At first there was reason to suppose he would be just another in a long string of Trump courtiers who thought they could be the power behind the throne. If the pattern held, at some point the attention that Musk personally received would hurt Trump’s fragile ego and that would be the end of Musk’s insider access to the president.

It even seemed like others close to Trump might have successfully created some distance, quite literally, by ensuring that Musk would not be able to base his operations within the west wing.

It is still early, but these hopes now appear to be optimistic. While the lion’s share of Trump’s executive orders clearly have Project 2025 as their origin, and other moves are quite consistent with what he promised his entire campaign, the more immediately catastrophic decisions have clearly originated from Elon Musk personally. Indeed, with the spending freezes and the buy-out offer emails, the administration is quite clearly following Musk’s playbook in almost the identical manner he implemented it when he acquired Twitter.

Over at CNN, Zachary B. Wolf observes that We do not know what exactly Elon Musk is doing to the federal government.
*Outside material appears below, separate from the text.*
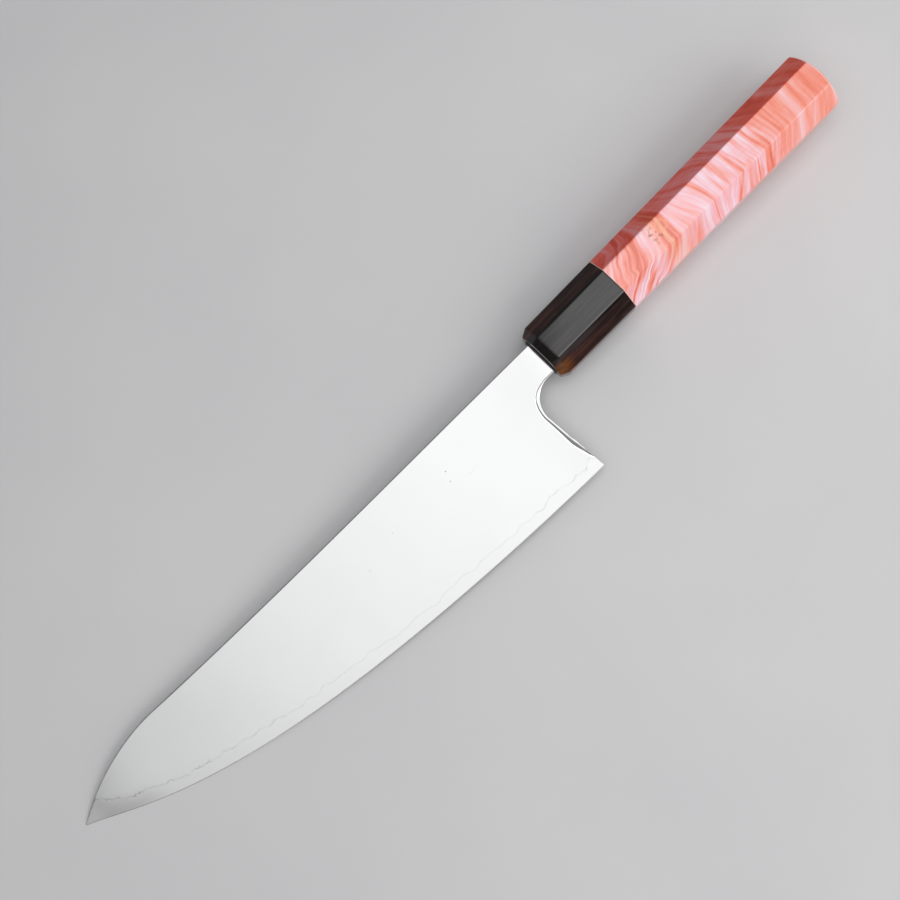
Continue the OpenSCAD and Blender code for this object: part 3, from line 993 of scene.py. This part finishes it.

One unanswered question among many that he poses is “Has he taken an oath, like the federal workers he apparently has plans to fire, to uphold the Constitution?” 

Wolf is not alone in wondering what, exactly, Musk’s role is in the administration, or what the practical limits are on his ability to act. The known details are sparse but telling: we know he has an office, with people nominally under his “DOGE” remit, though we do not know if they or he are actually on the federal payroll or have any other formal relationship to the executive branch or federal government in general. More significantly, the Office of Personnel Management has been staffed with people with strong ties to Musk and his allies. Others have been placed at the General Services Administration; there may be more in the future, and there may be more now that have yet to be reported on. These people are employees of the federal government, and definitely do not have a formal reporting relationship to Musk. Nevertheless, the evidence we have indicates they’re following his lead. Many of them have worked at his companies, some even worked specifically on the Twitter takeover.
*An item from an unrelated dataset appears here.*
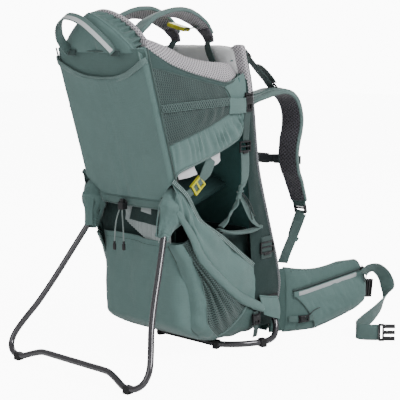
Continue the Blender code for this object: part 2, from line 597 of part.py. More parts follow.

Shortly after Trump’s victory, I warned that the biggest proximate risk was that he would take our system down the path of personalism. Of course, at the time, I meant the risk that the administration would expand the personal power of Trump specifically. We have seen that, of course, from a number of moves the administration has made. But no one has seen their personal power balloon more than Musk’s appears to have. His lackeys have run rampant throughout the government over the last few days, gaining access to critical tech infrastructure and sensitive information, in some cases locking out the very people who are meant to use it.

The scholar of non-democratic systems Xavier Márquez has pointed out that personalist systems where patronage is the central component “are characterized by high levels of de-institutionalization, where formal authority is no longer a good guide to the location of power.” Far more than Trump himself, this statement describes Musk, whose unparalleled personal wealth, control of multiple companies, and network of personal and financial ties, put him in a unique position even in an administration staffed by multiple billionaires. So long as the lower level clients remain, it’s unclear that even removing Musk himself from his nebulous position in the administration would do much to dampen his influence.

The de facto power of the Musk network stands to grow enormously if they successfully consolidate their control over federal systems and information channels. Even if they cannot wield it very skillfully, we ought to be alarmed. In the short term, unskillful meddling in systems that disburse trillions of dollars a year could very well cause damage they are unable to patch up after the fact, even if they fail to permanently establish an authoritarian regime.

More than any other actor right now, more than Trump himself, we need to be focusing on Musk and his agents. Whether it’s the spending freeze, terrorizing federal officials, or seizing control of sensitive systems, the actions that pose the most immediate threat to America and the world all have one source: Elon Musk.

A personalist triumphs when everyone else’s power hinges on their dependency to the personalist. Even if we cannot bankrupt Musk or bring him to justice for his many federal crimes, there are things that can be done to make him more dependent on his GOP backers and on Trump in particular than they are on him. This then leaves him actually vulnerable should Trump choose to abandon him at some point.

Any state government that can be persuaded that they ought to step in where the federal executive government has abandoned its duty and punish Musk for breaking crucial laws should seize any assets he has there. They should ban the sale of Tesla in their states and the trading of its stock on any exchange based there.

As for the rest of us, we need to be calling our representatives, including our state representatives, and demanding they take every available measure to hold Musk accountable. We should support opposition media that have been drawing attention to every step Musk and his lackeys have taken; Wired has been particularly effective at this. And when Musk unilaterally reduces the federal workforce or shuts down an agency—something which appears to be imminent—we must be prepared to take to the streets and demand that he be stopped.